Commerce demands predictability.
The Model Law, New York Convention, and institutional rules create natural harmonisation.
Regional variations will exist, but foundational principles-party autonomy, neutrality, enforceability, limited court intervention-will converge, not fragment.

SECTION F — A STRONG FINAL QUESTION TO CLOSE

11.  Question:

“If you could give just one piece of advice to contracting parties regarding the seat, what would it be?”

Final Response:

Treat the seat as the constitution of your arbitration.
Do not leave your constitution to chance, ambiguity, or afterthought.

CONCLUSION :

As we conclude, allow me to leave you with a single truth: in international arbitration, the seat is not a point on a map-it is a legal universe. It governs your procedure, defines your protections, anchors your award, and ultimately shapes the destiny of your dispute.
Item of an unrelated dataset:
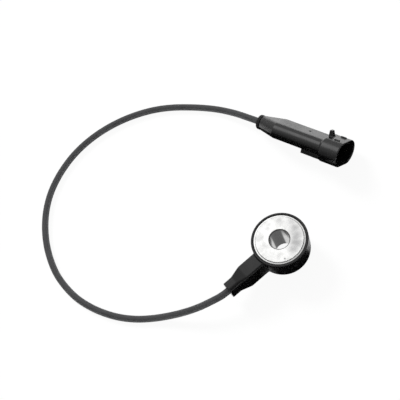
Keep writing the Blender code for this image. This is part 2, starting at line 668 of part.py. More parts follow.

Choosing the seat is, in reality, choosing your court, your legal philosophy, your system of accountability, and the enforceability of your award. Such a choice must never be accidental or inherited.”

“Across the world-from London and Singapore to Dubai, Doha, and now Riyadh — the trend is unmistakable: greater clarity, stronger party autonomy, restrained judicial intervention, and empowered institutions. Our region must follow the same path, not by imitation but by insight, building systems that are predictable, principled, and internationally trusted.”

“Behind every contract are real people: investors taking risks, businesses building futures, and parties seeking justice without chaos. When parties choose their seat with intention, they choose dignity over disorder, clarity over conflict, and a future where disputes do not consume the very relationships they were meant to resolve.”

“If there is one message I hope you carry forward, it is this: the seat is the constitution — the moral centre-of your arbitration. It is more than procedure; it is a commitment to fairness, neutrality, and peace.”

“Let us draft better. Let us interpret wisely. And let us reform with courage-to build arbitration systems worthy of the trust that commerce, and humanity, place in us.”

“The seat is the soul of arbitration. Choose it with the respect it deserves.”